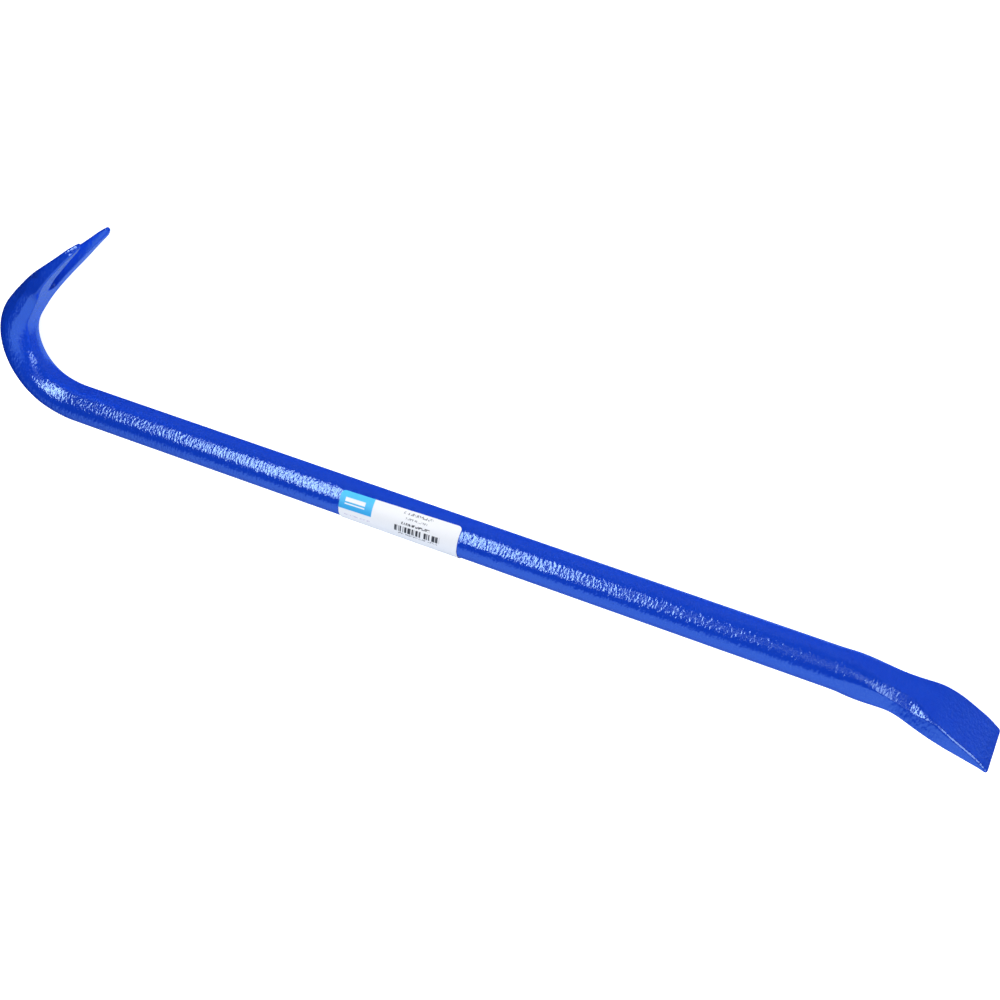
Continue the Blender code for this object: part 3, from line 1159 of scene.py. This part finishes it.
@dataclass
class Studio:
    """A pale lit table, a room that is bright on one side, and the lamps.

    Attributes:
        backdrop_colour: colour of the table's glow, and of what the camera sees beyond the table.
        at_sill: share of the window wall's light that is left at its sill.
        window_side: the way to the window wall.
        window_edge: how squarely a view faces the wall where its light begins, and where it is full.
        window_start: where its light sets in, as the X of a view. At window_end it dies away.
        sill_drop: how far the sill lies below eye level, as the Z of a view.
        sill_height: how far from the sill the light is full again.
    """

    floor_size: float = 8.0
    floor_colour: str = "#f4f4f6"
    floor_roughness: float = 0.9
    floor_glow: float = 0.9
    backdrop_colour: str = "#ffffff"
    backdrop_bright: float = 1.0
    window_colour: str = "#a8ceff"
    window_bright: float = 0.65
    at_sill: float = 0.45
    room_dark: float = 0.004
    window_side: Vector = field(default_factory=lambda: Vector((0.48, -0.86, -0.16)))
    window_edge: Span = (0.03, 0.18)
    window_start: Span = (-0.68, -0.50)
    window_end: Span = (0.36, 0.66)
    sill_drop: float = 0.15
    sill_height: float = 0.45

    def lay_floor(self) -> None:
        """Lays the table top, whose diffuser glows a little, so that shadows on it stay faint."""
        bm = bmesh.new()
        bmesh.ops.create_grid(bm, x_segments=1, y_segments=1, size=self.floor_size / 2)
        material = new_material("pale_light_table")
        paint = {"Base Color": linear(self.floor_colour), "Roughness": self.floor_roughness}
        glow = {"Emission Color": linear(self.backdrop_colour), "Emission Strength": self.floor_glow}
        add_surface(material, paint | glow)
        floor = link_mesh("studio_floor", bm, material)
        floor.visible_glossy = False

    def light_room(self) -> None:
        """Lights the room by a pale blue window wall, which has two ends, a near edge and a sill."""
        world = bpy.data.worlds.new("studio_room")
        world.use_nodes = True
        background = world.node_tree.nodes["Background"]
        towards = add_node(world, "ShaderNodeTexCoord").outputs["Generated"]
        axes = add_node(world, "ShaderNodeSeparateXYZ", links={0: towards})
        turn = {"operation": "DOT_PRODUCT", 1: self.window_side}
        facing = add_node(world, "ShaderNodeVectorMath", turn, {0: towards}).outputs["Value"]
        wall = ramp(world, facing, self.window_edge, (self.room_dark, self.window_bright))
        start = ramp(world, axes.outputs["X"], self.window_start, (self.room_dark, 1.0))
        end = ramp(world, axes.outputs["X"], self.window_end, (1.0, self.room_dark))
        off_sill = distance_from(world, -self.sill_drop, axes.outputs["Z"])
        sill = ramp(world, off_sill, (0.0, self.sill_height), (self.at_sill, 1.0))
        lit = multiply(world, multiply(world, wall, sill), multiply(world, start, end))
        seen = add_node(world, "ShaderNodeLightPath").outputs["Is Camera Ray"]
        levels = {"data_type": "FLOAT", 3: self.backdrop_bright}
        strength = add_node(world, "ShaderNodeMix", levels, {0: seen, 2: lit}).outputs[0]
        colour = mix_colours(world, self.window_colour, self.backdrop_colour, seen)
        world.node_tree.links.new(strength, background.inputs["Strength"])
        world.node_tree.links.new(colour, background.inputs["Color"])
        bpy.context.scene.world = world

    def hang_lamps(self) -> None:
        """Hangs three lamps that the enamel mirrors, and two that only light the tool and the table."""
        middle = Vector((0.0, -0.04, 0.016))
        across = Vector((-0.44, -0.04, 0.016))
        neck = Vector((0.20, -0.045, 0.016))
        blade = Vector((0.24, -0.055, 0.016))
        lamps = [
            Softbox("strip_softbox", Vector((-0.44, 0.55, 0.72)), across, (0.30, 1.05), 4.6, lights=False),
            Softbox("neck_softbox", Vector((0.33, 0.46, 0.62)), neck, (0.28, 0.28), 0.09, lights=False),
            Softbox("blade_kicker", Vector((0.475, 0.185, 0.265)), blade, (0.29, 0.34), 0.62, lights=False),
            Softbox("key_softbox", Vector((0.02, 0.55, 0.72)), middle, (0.60, 0.60), 7.4, shows=False),
            Softbox("window_fill", Vector((0.50, -0.75, 0.75)), middle, (0.90, 0.90), 8.5, shows=False),
        ]
        for lamp in lamps:
            lamp.hang()

    def set_up(self) -> None:
        """Sets up floor, room, lamps and the way the picture is developed."""
        self.lay_floor()
        self.light_room()
        self.hang_lamps()
        bpy.context.scene.view_settings.view_transform = "Standard"


def main() -> None:
    """Builds the crowbar piece by piece, then the studio round it."""
    logging.basicConfig(level=logging.INFO, format="%(name)s: %(message)s")
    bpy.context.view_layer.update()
    camera = PhotoCamera().set_up()
    LOG.info("camera %s at %s", camera.name, tuple(round(value, 3) for value in camera.location))
    stock = Stock()
    bar = ForgedBar(stock, SlottedClaw(stock), ChiselBlade(stock), BlueEnamel()).build()
    LOG.info("bar %s: %d faces", bar.name, len(bar.data.polygons))
    label = PaperLabel(stock, LabelPaper()).build()
    LOG.info("label %s: %d faces", label.name, len(label.data.polygons))
    Studio().set_up()


if __name__ == "__main__":
    main()
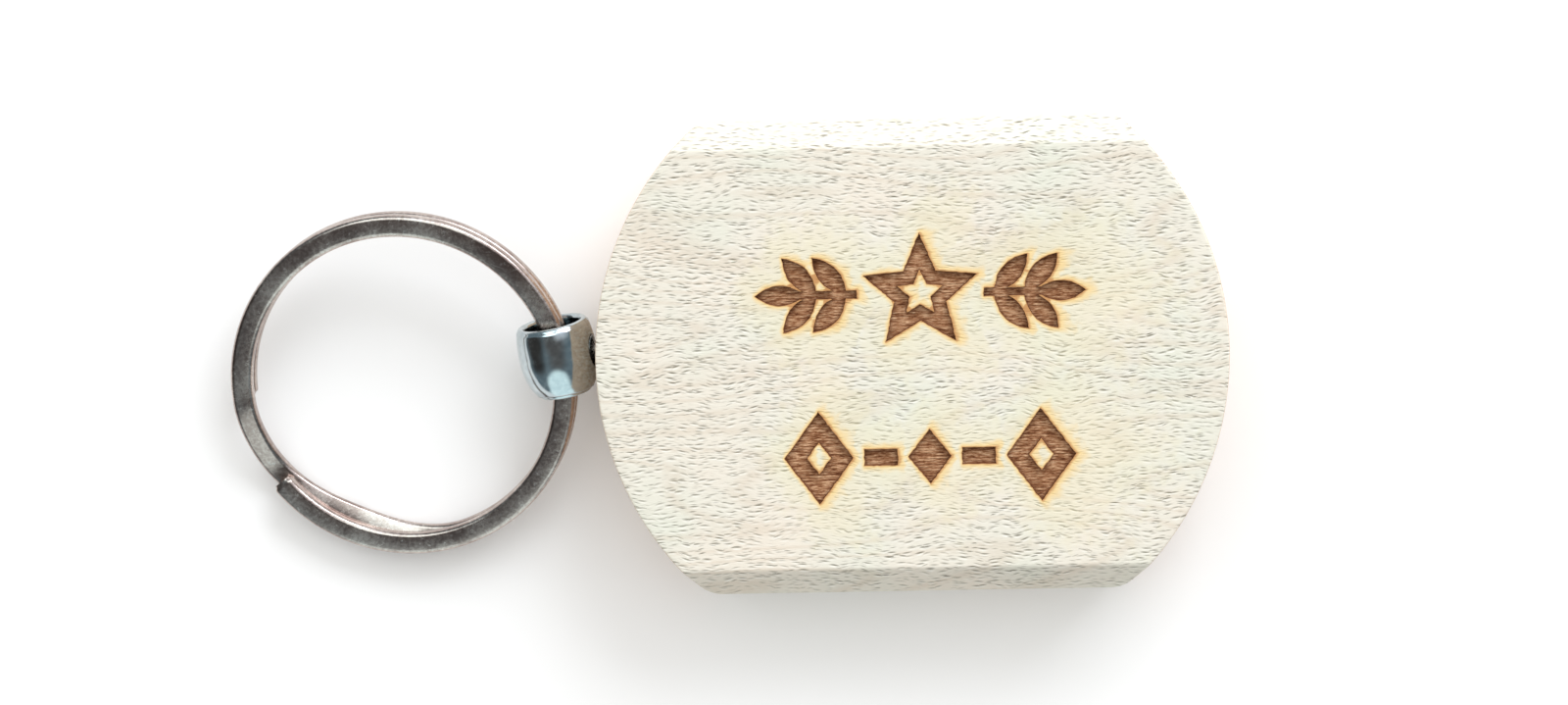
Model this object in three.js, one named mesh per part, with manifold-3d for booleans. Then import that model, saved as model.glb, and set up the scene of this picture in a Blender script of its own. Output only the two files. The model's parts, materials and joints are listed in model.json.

......

**Stated task:** Set down the material above again, word for word.

**Expected answer:**
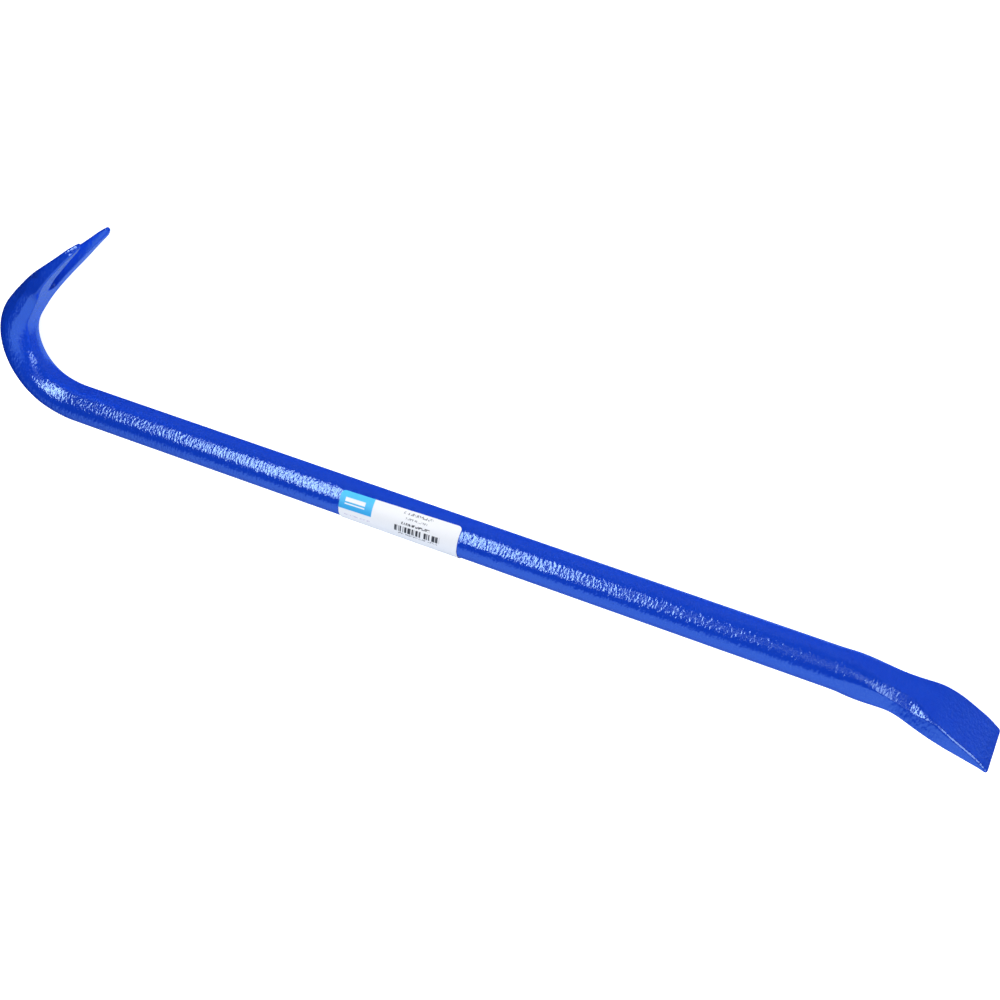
Continue the Blender code for this object: part 3, from line 1159 of scene.py. This part finishes it.
@dataclass
class Studio:
    """A pale lit table, a room that is bright on one side, and the lamps.

    Attributes:
        backdrop_colour: colour of the table's glow, and of what the camera sees beyond the table.
        at_sill: share of the window wall's light that is left at its sill.
        window_side: the way to the window wall.
        window_edge: how squarely a view faces the wall where its light begins, and where it is full.
        window_start: where its light sets in, as the X of a view. At window_end it dies away.
        sill_drop: how far the sill lies below eye level, as the Z of a view.
        sill_height: how far from the sill the light is full again.
    """

    floor_size: float = 8.0
    floor_colour: str = "#f4f4f6"
    floor_roughness: float = 0.9
    floor_glow: float = 0.9
    backdrop_colour: str = "#ffffff"
    backdrop_bright: float = 1.0
    window_colour: str = "#a8ceff"
    window_bright: float = 0.65
    at_sill: float = 0.45
    room_dark: float = 0.004
    window_side: Vector = field(default_factory=lambda: Vector((0.48, -0.86, -0.16)))
    window_edge: Span = (0.03, 0.18)
    window_start: Span = (-0.68, -0.50)
    window_end: Span = (0.36, 0.66)
    sill_drop: float = 0.15
    sill_height: float = 0.45

    def lay_floor(self) -> None:
        """Lays the table top, whose diffuser glows a little, so that shadows on it stay faint."""
        bm = bmesh.new()
        bmesh.ops.create_grid(bm, x_segments=1, y_segments=1, size=self.floor_size / 2)
        material = new_material("pale_light_table")
        paint = {"Base Color": linear(self.floor_colour), "Roughness": self.floor_roughness}
        glow = {"Emission Color": linear(self.backdrop_colour), "Emission Strength": self.floor_glow}
        add_surface(material, paint | glow)
        floor = link_mesh("studio_floor", bm, material)
        floor.visible_glossy = False

    def light_room(self) -> None:
        """Lights the room by a pale blue window wall, which has two ends, a near edge and a sill."""
        world = bpy.data.worlds.new("studio_room")
        world.use_nodes = True
        background = world.node_tree.nodes["Background"]
        towards = add_node(world, "ShaderNodeTexCoord").outputs["Generated"]
        axes = add_node(world, "ShaderNodeSeparateXYZ", links={0: towards})
        turn = {"operation": "DOT_PRODUCT", 1: self.window_side}
        facing = add_node(world, "ShaderNodeVectorMath", turn, {0: towards}).outputs["Value"]
        wall = ramp(world, facing, self.window_edge, (self.room_dark, self.window_bright))
        start = ramp(world, axes.outputs["X"], self.window_start, (self.room_dark, 1.0))
        end = ramp(world, axes.outputs["X"], self.window_end, (1.0, self.room_dark))
        off_sill = distance_from(world, -self.sill_drop, axes.outputs["Z"])
        sill = ramp(world, off_sill, (0.0, self.sill_height), (self.at_sill, 1.0))
        lit = multiply(world, multiply(world, wall, sill), multiply(world, start, end))
        seen = add_node(world, "ShaderNodeLightPath").outputs["Is Camera Ray"]
        levels = {"data_type": "FLOAT", 3: self.backdrop_bright}
        strength = add_node(world, "ShaderNodeMix", levels, {0: seen, 2: lit}).outputs[0]
        colour = mix_colours(world, self.window_colour, self.backdrop_colour, seen)
        world.node_tree.links.new(strength, background.inputs["Strength"])
        world.node_tree.links.new(colour, background.inputs["Color"])
        bpy.context.scene.world = world

    def hang_lamps(self) -> None:
        """Hangs three lamps that the enamel mirrors, and two that only light the tool and the table."""
        middle = Vector((0.0, -0.04, 0.016))
        across = Vector((-0.44, -0.04, 0.016))
        neck = Vector((0.20, -0.045, 0.016))
        blade = Vector((0.24, -0.055, 0.016))
        lamps = [
            Softbox("strip_softbox", Vector((-0.44, 0.55, 0.72)), across, (0.30, 1.05), 4.6, lights=False),
            Softbox("neck_softbox", Vector((0.33, 0.46, 0.62)), neck, (0.28, 0.28), 0.09, lights=False),
            Softbox("blade_kicker", Vector((0.475, 0.185, 0.265)), blade, (0.29, 0.34), 0.62, lights=False),
            Softbox("key_softbox", Vector((0.02, 0.55, 0.72)), middle, (0.60, 0.60), 7.4, shows=False),
            Softbox("window_fill", Vector((0.50, -0.75, 0.75)), middle, (0.90, 0.90), 8.5, shows=False),
        ]
        for lamp in lamps:
            lamp.hang()

    def set_up(self) -> None:
        """Sets up floor, room, lamps and the way the picture is developed."""
        self.lay_floor()
        self.light_room()
        self.hang_lamps()
        bpy.context.scene.view_settings.view_transform = "Standard"


def main() -> None:
    """Builds the crowbar piece by piece, then the studio round it."""
    logging.basicConfig(level=logging.INFO, format="%(name)s: %(message)s")
    bpy.context.view_layer.update()
    camera = PhotoCamera().set_up()
    LOG.info("camera %s at %s", camera.name, tuple(round(value, 3) for value in camera.location))
    stock = Stock()
    bar = ForgedBar(stock, SlottedClaw(stock), ChiselBlade(stock), BlueEnamel()).build()
    LOG.info("bar %s: %d faces", bar.name, len(bar.data.polygons))
    label = PaperLabel(stock, LabelPaper()).build()
    LOG.info("label %s: %d faces", label.name, len(label.data.polygons))
    Studio().set_up()


if __name__ == "__main__":
    main()
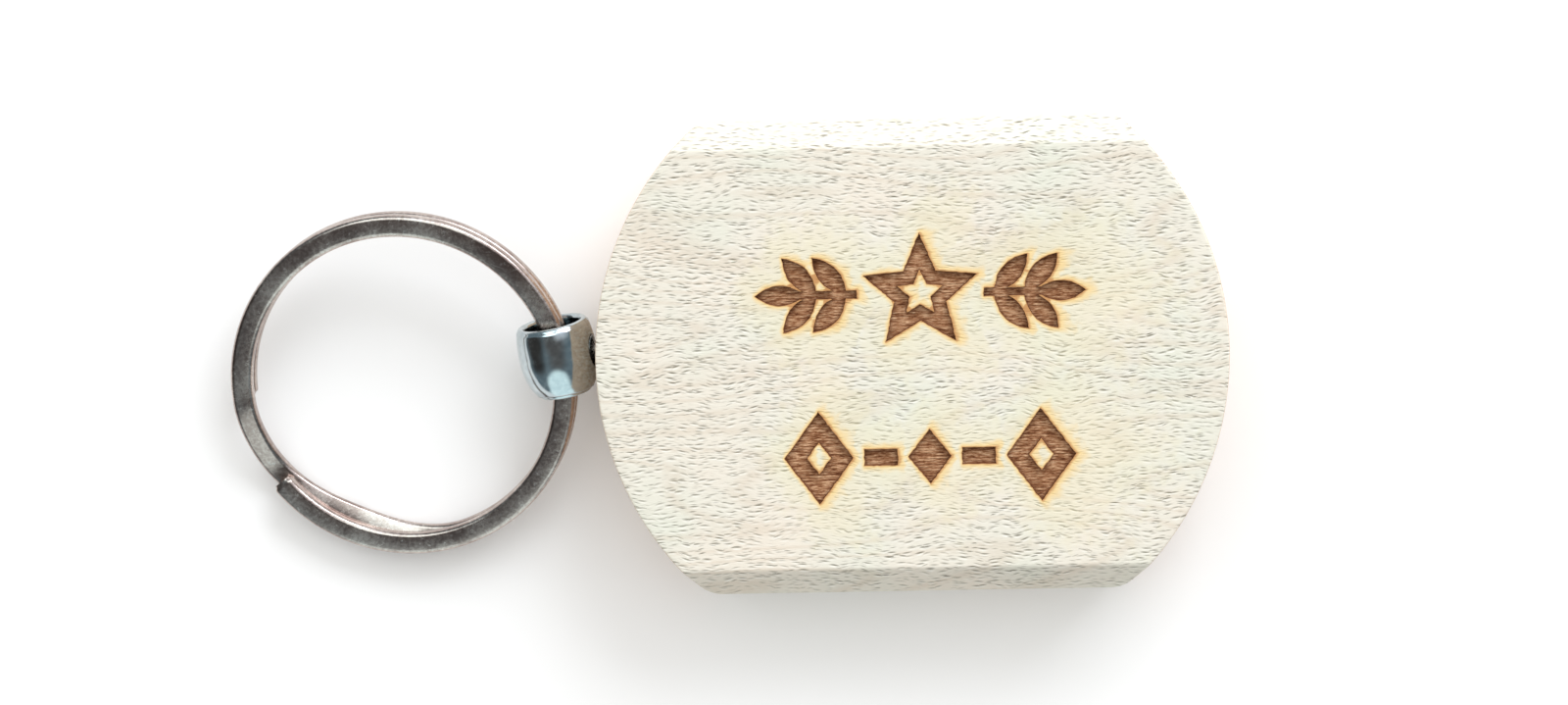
Model this object in three.js, one named mesh per part, with manifold-3d for booleans. Then import that model, saved as model.glb, and set up the scene of this picture in a Blender script of its own. Output only the two files. The model's parts, materials and joints are listed in model.json.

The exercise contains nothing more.